Il va de soi que, même si son déplacement est commandé mécaniquement, une semblable construction doit être légère ; mais on possède aujourd’hui des matériaux de toute sorte qui satisfont aisément à ce désidératum. Les murailles seront avantageusement constituées de briques creuses, et l’isolement contre les variations de la température peut être assuré dans les meilleures conditions par des revêtements de liège, qui sont particulièrement légers ; le métal et le ciment armé complètent l’édifice dans de bonnes conditions. Toute la partie extérieure de la maison vient porter sur un chemin circulaire métallique double, par l’intermédiaire de billes de roulement qui réduisent considérablement les frottements : ces deux chemins sont naturellement concentriques, l’un repose sur le mur construit au pourtour de la cave dont est dotée l’habitation, tandis que le second est établi sur un autre mur, également en maçonnerie et suffisamment solide, qui forme la cage d’un escalier en colimaçon occupant le centre de la cave, et donnant accès du rez-de-chaussée dans cette cave. En réalité cet escalier est solidaire du plancher supérieur, et il repose sur le sol de la cave par des galets qui lui permettent de tourner en même temps que la maison. Comme de juste, un pivot central est disposé au centre de la cave, sous la maison, et c’est autour de lui que se déplace l’escalier. Dans l’axe même de rotation sont disposées les canalisations diverses devant apporter l’eau, le gaz ou l’électricité à l’intérieur de la maison, et tout cela n’entraîne pas des complications trop grandes.
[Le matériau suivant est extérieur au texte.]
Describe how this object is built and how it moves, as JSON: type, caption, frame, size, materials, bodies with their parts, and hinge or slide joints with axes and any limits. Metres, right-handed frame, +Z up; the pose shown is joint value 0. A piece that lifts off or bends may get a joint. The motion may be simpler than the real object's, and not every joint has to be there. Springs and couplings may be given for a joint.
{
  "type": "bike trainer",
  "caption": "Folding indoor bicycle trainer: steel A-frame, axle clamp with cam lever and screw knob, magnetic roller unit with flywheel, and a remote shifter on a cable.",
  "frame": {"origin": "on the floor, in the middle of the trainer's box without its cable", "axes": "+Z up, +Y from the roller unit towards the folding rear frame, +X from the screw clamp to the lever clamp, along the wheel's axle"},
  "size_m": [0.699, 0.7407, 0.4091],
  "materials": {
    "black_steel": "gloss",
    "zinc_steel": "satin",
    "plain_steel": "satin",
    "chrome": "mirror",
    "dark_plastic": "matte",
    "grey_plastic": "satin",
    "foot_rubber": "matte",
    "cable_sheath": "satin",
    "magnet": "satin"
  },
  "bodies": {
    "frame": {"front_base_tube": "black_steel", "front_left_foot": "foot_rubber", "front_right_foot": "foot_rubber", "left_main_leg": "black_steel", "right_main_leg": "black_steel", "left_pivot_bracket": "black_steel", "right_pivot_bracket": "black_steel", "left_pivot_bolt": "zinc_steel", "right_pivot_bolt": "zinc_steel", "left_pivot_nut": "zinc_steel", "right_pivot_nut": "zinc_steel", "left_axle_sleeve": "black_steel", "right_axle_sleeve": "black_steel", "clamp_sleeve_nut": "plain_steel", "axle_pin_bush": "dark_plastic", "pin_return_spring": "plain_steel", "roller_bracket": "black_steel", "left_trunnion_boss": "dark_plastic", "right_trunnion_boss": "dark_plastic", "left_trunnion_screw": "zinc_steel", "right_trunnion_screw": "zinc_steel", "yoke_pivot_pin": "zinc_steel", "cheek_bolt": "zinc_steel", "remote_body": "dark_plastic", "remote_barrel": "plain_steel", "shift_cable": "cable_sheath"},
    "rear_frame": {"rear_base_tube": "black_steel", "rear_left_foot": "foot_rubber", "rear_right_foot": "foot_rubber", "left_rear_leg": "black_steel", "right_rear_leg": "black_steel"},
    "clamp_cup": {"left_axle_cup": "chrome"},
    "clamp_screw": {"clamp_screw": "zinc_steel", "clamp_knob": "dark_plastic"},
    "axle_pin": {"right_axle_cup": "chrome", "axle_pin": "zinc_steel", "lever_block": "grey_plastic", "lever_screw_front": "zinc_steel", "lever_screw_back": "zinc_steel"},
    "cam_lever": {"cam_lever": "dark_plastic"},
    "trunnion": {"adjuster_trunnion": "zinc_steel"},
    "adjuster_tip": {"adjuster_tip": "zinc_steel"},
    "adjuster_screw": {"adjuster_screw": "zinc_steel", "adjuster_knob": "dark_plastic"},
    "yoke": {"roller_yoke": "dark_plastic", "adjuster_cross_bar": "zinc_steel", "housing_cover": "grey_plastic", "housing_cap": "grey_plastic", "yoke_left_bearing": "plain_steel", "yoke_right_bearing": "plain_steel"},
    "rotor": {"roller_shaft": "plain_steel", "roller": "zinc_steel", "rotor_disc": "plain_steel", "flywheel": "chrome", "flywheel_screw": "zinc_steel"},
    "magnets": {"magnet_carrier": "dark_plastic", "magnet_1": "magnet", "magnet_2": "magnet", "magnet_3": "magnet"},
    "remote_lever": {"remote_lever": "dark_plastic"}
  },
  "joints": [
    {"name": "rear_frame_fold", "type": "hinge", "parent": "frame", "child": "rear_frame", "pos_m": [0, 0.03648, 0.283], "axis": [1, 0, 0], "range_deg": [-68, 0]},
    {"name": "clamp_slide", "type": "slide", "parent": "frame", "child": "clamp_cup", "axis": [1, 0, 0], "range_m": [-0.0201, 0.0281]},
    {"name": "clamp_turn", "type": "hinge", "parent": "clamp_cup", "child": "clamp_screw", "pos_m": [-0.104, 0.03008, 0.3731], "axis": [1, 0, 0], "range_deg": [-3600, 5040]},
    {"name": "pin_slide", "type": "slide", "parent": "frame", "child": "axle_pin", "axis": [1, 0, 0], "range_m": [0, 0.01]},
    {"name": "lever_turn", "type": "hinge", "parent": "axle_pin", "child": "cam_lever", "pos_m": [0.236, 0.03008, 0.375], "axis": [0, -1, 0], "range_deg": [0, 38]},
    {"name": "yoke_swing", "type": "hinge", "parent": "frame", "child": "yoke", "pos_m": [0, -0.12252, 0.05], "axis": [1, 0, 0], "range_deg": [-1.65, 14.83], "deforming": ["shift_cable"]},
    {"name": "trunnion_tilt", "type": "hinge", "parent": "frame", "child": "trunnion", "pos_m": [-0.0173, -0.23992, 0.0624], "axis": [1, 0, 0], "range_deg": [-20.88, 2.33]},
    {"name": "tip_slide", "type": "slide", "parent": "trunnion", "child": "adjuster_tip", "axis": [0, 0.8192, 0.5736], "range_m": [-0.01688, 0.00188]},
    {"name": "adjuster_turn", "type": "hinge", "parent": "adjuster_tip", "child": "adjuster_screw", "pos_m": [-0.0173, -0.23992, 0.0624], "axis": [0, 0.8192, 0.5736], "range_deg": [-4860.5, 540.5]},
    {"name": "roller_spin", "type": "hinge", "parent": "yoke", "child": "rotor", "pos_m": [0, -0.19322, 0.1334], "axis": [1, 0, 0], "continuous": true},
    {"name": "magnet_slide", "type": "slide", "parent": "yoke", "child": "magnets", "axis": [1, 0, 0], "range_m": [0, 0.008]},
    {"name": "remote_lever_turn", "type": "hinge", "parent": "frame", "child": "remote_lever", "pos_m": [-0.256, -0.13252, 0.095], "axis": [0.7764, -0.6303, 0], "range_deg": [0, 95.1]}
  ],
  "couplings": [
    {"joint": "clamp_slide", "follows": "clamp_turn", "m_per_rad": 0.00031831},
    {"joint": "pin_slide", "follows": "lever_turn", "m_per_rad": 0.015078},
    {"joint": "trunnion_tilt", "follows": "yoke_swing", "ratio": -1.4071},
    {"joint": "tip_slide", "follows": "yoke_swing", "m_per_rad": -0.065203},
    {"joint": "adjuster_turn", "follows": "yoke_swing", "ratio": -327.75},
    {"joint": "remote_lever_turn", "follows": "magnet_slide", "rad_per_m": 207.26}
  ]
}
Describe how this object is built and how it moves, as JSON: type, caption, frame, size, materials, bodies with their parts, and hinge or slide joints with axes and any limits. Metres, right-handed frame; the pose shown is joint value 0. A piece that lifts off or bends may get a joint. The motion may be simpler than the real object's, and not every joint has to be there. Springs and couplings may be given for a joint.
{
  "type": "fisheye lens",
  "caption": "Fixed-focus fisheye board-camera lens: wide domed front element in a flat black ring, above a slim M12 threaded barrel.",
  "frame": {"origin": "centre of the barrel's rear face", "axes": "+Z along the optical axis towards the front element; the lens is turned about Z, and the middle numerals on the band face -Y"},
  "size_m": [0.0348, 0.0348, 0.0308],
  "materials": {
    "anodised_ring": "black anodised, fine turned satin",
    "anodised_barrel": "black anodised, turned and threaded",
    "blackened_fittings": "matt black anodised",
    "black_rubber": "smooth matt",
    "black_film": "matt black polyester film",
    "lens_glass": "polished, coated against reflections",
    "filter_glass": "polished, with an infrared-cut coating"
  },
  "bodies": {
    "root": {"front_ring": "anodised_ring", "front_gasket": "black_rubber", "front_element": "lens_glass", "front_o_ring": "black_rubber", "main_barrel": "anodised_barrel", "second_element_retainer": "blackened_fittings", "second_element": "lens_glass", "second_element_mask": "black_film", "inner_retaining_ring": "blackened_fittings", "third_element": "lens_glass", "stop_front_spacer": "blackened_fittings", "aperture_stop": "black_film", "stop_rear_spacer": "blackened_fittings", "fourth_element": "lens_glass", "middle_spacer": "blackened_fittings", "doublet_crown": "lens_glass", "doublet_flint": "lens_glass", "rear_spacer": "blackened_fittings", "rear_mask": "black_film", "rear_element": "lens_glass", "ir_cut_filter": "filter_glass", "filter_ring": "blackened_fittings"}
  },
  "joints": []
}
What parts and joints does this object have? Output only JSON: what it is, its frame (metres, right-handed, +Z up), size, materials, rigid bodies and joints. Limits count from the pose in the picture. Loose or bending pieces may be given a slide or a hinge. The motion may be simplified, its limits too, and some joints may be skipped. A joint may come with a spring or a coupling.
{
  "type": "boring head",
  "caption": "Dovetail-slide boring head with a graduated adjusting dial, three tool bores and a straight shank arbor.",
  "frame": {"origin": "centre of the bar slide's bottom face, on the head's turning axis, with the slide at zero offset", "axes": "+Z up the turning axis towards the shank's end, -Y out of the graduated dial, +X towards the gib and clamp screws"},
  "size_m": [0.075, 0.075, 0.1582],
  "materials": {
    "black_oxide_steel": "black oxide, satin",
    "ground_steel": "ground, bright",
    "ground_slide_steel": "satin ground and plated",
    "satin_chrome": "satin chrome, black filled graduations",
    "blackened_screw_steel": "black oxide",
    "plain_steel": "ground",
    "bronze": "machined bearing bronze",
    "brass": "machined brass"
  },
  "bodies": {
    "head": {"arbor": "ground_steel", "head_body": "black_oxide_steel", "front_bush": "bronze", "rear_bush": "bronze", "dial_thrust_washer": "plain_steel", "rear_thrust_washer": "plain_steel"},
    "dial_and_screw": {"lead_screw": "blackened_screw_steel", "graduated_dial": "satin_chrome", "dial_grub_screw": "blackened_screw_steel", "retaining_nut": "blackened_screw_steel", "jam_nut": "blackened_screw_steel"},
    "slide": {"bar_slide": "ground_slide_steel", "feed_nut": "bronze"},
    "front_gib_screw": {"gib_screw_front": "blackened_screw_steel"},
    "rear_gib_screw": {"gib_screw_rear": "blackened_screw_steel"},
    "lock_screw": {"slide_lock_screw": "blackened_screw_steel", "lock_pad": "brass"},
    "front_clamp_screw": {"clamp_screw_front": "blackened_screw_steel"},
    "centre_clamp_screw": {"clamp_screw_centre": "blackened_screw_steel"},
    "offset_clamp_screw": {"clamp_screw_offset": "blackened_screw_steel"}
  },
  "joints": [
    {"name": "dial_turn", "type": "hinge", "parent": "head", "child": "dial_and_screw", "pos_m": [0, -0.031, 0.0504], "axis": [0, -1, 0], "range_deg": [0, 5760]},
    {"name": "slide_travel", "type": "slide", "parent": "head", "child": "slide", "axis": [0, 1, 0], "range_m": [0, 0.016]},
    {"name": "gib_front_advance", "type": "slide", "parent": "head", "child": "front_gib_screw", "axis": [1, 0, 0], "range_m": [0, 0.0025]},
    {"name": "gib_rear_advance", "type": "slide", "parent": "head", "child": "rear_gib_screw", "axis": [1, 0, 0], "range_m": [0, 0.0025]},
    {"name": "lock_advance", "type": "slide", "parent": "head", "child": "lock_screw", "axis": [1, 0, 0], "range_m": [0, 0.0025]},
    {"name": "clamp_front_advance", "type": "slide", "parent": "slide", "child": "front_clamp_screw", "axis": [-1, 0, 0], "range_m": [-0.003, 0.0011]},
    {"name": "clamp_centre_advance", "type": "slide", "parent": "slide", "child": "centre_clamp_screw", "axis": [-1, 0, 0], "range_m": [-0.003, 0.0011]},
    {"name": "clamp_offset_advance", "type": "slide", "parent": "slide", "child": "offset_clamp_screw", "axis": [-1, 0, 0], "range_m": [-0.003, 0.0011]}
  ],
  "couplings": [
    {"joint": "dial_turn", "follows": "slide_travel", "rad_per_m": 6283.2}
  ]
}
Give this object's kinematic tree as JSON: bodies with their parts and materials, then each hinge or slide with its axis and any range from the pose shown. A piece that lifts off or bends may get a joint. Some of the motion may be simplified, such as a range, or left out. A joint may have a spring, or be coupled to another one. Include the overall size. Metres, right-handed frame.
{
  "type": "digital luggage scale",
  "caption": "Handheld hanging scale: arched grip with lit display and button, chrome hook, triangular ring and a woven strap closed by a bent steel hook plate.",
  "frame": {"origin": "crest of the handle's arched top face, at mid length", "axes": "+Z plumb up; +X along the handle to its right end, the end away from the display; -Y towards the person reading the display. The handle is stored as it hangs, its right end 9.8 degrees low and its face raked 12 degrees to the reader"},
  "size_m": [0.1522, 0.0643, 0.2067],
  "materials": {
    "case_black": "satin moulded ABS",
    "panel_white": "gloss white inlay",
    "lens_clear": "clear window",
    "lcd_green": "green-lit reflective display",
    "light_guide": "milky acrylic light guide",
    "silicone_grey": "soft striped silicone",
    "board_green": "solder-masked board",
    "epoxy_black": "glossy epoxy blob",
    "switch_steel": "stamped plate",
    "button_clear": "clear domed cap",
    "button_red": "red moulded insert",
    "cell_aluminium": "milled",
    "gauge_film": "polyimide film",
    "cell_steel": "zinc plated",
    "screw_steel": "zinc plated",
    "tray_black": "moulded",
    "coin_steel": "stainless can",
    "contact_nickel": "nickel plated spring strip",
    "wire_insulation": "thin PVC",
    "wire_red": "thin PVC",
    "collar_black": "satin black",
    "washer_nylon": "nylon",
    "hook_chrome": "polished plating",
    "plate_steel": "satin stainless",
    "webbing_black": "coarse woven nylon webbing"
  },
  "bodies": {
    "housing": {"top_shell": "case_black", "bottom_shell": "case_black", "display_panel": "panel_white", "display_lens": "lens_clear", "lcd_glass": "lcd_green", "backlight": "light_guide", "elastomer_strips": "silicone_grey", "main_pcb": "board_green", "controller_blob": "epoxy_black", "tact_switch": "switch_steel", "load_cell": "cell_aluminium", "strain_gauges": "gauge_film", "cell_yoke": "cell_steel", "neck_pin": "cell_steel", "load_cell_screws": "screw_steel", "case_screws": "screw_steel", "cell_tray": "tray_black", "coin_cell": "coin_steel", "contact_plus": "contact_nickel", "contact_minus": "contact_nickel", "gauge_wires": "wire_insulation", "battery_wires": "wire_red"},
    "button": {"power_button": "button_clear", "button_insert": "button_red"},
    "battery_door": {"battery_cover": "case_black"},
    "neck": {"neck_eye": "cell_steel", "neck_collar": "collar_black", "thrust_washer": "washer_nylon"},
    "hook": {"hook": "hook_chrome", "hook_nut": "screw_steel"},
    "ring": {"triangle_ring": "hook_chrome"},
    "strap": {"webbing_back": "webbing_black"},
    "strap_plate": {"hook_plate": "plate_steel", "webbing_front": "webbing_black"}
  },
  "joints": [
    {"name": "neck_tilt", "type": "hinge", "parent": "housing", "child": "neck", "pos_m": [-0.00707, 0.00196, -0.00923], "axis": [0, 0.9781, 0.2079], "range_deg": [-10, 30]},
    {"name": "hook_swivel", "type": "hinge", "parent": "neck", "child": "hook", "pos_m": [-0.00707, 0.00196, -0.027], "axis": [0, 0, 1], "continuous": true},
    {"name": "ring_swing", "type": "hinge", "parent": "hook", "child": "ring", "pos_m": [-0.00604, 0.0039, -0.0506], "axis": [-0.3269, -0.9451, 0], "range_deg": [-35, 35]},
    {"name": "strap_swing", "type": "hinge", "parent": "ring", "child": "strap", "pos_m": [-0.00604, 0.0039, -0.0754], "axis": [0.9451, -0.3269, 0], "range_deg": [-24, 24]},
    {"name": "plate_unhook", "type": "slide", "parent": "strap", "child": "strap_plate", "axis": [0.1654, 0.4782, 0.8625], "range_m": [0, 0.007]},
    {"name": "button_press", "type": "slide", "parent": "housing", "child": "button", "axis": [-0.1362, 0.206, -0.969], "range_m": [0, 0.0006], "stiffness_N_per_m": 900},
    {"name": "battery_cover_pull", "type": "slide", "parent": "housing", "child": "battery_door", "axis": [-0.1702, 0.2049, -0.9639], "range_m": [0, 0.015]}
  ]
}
La rotation de la maison et, par conséquent, de la plate-forme qui la supporte, est assurée par des engrenages ayant prise sur une couronne dentée, qui se trouve fixée au pourtour de cette plate-forme et par en dessous la commande peut s’en faire à la main, si la maison n’est pas trop pesante, et il suffit généralement pour cela qu’elle ne dépasse pas deux étages, ou au contraire au moyen d’un petit moteur à pétrole ou à gaz. Les maisons tournantes La Nature 3 Septembre 1904
L’idée est assurément originale. Ce n’est pas à dire qu’elle soit toujours praticable, en ce sens notamment que l’orientation variable n’aurait aucun intérêt si la maison n’était pas entourée d’un espace libre laissant arriver les rayons du soleil aux diverses heures de la journée. Il va de soi, bien entendu, que cette disposition héliotropique est absolument indépendante du style moderne, assez peu heureux, que les inventeurs ont adopté pour le type de maison dont nous reproduisons une vue. C’est le principe qui en est intéressant, et qui pourra sans doute trouver à s’appliquer en maintes circonstances, et spécialement à des résidences pour malades.